• Records for the task:
◆ ◆ ◆ ◆ ◆

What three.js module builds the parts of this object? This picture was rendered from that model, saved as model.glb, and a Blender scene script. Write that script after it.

◆ ◆ ◆ ◆ ◆

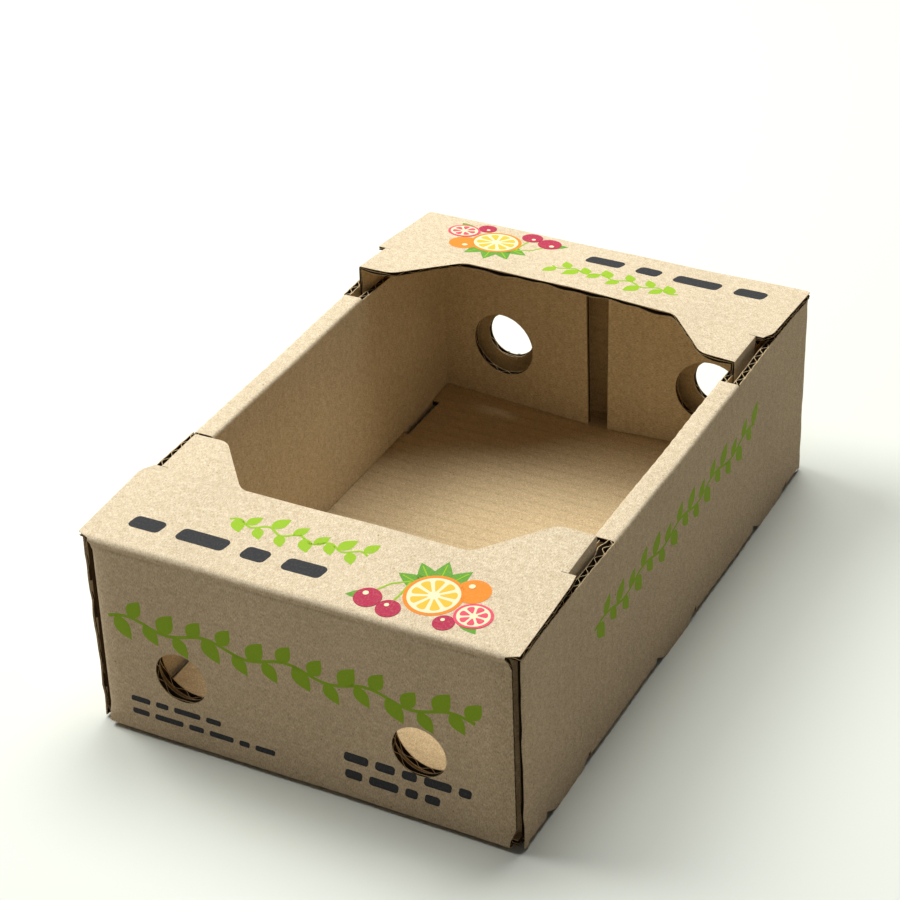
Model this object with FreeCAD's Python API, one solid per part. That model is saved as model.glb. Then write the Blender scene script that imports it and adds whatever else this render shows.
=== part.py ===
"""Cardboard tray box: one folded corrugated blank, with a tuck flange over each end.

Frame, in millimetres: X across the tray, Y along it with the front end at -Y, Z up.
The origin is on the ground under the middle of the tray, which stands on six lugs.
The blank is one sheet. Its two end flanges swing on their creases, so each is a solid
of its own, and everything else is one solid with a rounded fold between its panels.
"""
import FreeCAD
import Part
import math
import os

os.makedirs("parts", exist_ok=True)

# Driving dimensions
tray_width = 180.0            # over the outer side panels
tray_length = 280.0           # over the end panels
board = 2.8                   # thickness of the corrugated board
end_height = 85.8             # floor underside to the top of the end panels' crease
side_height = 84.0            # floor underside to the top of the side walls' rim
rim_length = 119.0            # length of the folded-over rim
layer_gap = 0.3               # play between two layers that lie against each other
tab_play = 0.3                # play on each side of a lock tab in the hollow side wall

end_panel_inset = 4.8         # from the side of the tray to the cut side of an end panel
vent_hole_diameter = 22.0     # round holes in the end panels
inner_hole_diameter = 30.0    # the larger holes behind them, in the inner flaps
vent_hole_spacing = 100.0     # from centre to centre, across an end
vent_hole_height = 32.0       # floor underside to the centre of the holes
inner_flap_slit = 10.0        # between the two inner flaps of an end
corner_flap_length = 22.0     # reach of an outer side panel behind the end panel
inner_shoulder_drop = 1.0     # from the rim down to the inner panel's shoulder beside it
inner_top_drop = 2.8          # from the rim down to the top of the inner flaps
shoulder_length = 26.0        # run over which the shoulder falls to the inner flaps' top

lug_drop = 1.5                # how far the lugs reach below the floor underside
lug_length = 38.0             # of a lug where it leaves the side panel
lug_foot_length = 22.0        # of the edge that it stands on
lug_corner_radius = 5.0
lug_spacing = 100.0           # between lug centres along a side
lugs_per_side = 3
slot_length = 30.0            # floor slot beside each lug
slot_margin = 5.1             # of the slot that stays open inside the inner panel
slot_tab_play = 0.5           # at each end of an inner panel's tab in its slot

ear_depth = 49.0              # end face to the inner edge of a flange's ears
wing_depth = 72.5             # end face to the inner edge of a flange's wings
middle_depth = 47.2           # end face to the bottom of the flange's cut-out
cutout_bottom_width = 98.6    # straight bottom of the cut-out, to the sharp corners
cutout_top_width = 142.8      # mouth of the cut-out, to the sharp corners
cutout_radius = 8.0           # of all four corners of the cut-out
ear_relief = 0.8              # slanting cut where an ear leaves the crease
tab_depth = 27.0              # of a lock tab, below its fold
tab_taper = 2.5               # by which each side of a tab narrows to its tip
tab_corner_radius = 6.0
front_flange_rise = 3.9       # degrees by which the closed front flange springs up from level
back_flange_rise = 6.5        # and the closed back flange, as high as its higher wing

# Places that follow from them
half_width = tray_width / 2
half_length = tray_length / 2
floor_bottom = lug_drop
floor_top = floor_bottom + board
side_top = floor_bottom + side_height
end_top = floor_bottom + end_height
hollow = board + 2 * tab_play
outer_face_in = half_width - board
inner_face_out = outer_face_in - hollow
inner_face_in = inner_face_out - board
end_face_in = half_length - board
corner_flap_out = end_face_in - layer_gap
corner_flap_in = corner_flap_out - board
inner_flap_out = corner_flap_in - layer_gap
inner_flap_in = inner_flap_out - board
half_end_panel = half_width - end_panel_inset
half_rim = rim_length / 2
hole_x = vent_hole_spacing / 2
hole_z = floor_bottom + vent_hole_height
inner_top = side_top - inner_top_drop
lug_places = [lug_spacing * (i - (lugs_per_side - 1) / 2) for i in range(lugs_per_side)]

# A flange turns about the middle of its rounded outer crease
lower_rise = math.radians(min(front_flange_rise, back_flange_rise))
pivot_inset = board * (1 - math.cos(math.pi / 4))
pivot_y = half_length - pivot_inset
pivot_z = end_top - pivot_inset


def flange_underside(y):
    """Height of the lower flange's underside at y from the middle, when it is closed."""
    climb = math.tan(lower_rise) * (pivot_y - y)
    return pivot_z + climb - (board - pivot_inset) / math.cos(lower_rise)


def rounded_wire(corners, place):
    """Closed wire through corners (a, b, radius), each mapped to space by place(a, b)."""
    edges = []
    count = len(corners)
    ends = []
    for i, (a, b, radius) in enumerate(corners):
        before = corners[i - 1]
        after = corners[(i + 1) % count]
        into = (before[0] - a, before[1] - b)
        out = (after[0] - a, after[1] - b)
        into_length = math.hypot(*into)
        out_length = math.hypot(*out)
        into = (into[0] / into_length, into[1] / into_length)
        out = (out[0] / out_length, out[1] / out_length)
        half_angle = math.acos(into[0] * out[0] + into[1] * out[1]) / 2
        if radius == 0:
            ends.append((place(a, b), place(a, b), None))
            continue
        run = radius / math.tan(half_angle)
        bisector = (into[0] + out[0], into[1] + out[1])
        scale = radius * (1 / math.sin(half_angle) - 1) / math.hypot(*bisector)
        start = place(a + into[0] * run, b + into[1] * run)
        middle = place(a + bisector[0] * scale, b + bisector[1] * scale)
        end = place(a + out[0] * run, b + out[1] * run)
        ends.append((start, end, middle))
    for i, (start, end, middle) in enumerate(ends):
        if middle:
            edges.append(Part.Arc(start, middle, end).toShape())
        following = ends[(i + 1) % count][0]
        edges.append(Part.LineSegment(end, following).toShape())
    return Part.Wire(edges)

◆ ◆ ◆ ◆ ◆

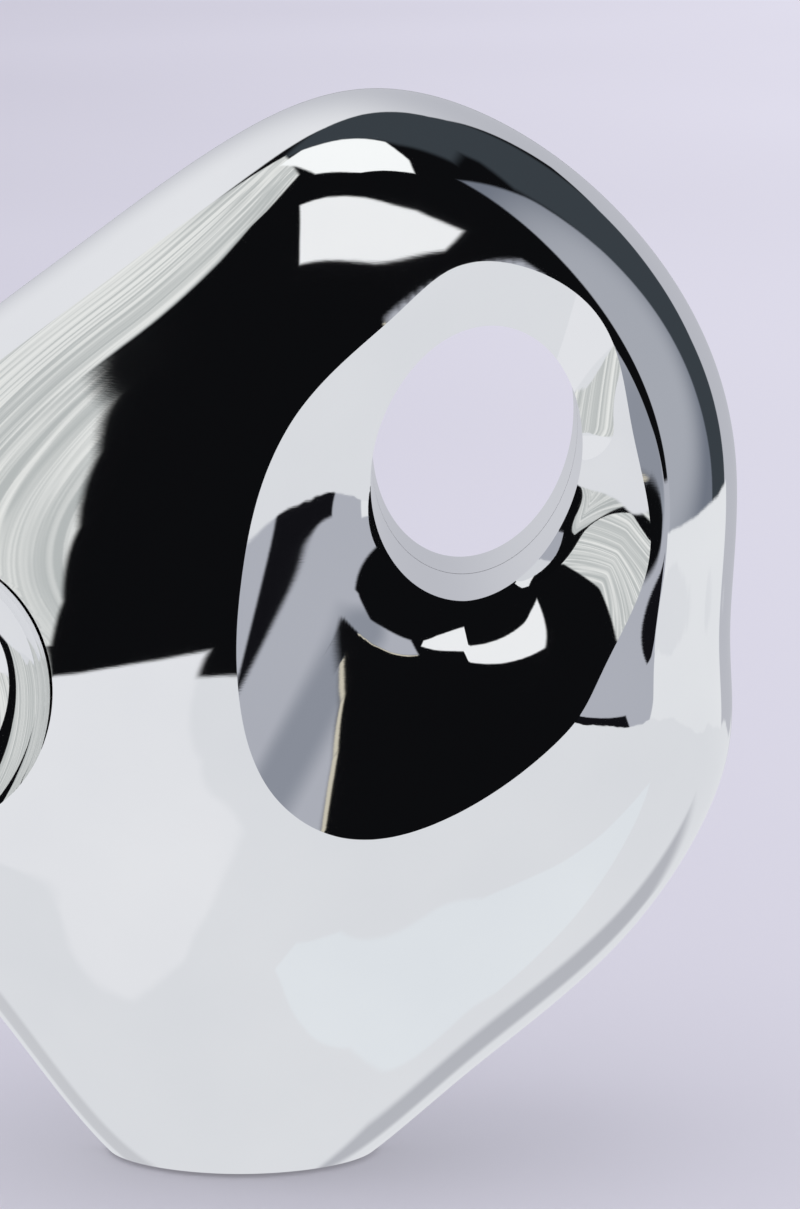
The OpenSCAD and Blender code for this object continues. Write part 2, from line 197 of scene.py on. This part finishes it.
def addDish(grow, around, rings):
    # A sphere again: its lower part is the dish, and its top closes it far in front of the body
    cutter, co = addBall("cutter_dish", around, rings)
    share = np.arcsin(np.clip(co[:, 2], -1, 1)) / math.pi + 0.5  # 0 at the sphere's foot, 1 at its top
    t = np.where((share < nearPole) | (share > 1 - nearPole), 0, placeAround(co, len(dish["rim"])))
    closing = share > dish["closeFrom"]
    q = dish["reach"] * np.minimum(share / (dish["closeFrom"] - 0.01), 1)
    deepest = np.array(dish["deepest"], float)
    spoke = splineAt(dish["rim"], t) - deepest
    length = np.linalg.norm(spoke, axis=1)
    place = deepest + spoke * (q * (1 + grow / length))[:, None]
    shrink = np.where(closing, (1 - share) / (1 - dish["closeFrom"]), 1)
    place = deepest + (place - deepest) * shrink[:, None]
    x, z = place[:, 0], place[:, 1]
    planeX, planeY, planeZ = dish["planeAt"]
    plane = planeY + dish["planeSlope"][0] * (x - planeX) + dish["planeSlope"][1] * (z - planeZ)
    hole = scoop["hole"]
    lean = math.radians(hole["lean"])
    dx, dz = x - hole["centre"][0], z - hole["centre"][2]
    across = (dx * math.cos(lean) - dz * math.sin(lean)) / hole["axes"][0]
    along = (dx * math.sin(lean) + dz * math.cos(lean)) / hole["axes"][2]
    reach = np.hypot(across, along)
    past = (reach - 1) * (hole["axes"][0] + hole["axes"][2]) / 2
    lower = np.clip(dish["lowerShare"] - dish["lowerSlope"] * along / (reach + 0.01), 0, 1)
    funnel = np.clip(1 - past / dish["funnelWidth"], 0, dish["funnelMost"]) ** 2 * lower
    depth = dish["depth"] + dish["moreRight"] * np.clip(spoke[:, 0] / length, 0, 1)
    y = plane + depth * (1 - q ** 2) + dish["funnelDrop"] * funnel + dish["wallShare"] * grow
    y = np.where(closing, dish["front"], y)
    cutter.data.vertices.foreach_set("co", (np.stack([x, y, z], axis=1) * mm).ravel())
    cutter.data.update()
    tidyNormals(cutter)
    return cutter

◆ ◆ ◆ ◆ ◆

Starting at the line that contains "Model this object" and ending at the line that contains "over each end.", retype each line exactly; omit everything outside that range.

• Output:
Model this object with FreeCAD's Python API, one solid per part. That model is saved as model.glb. Then write the Blender scene script that imports it and adds whatever else this render shows.
=== part.py ===
"""Cardboard tray box: one folded corrugated blank, with a tuck flange over each end.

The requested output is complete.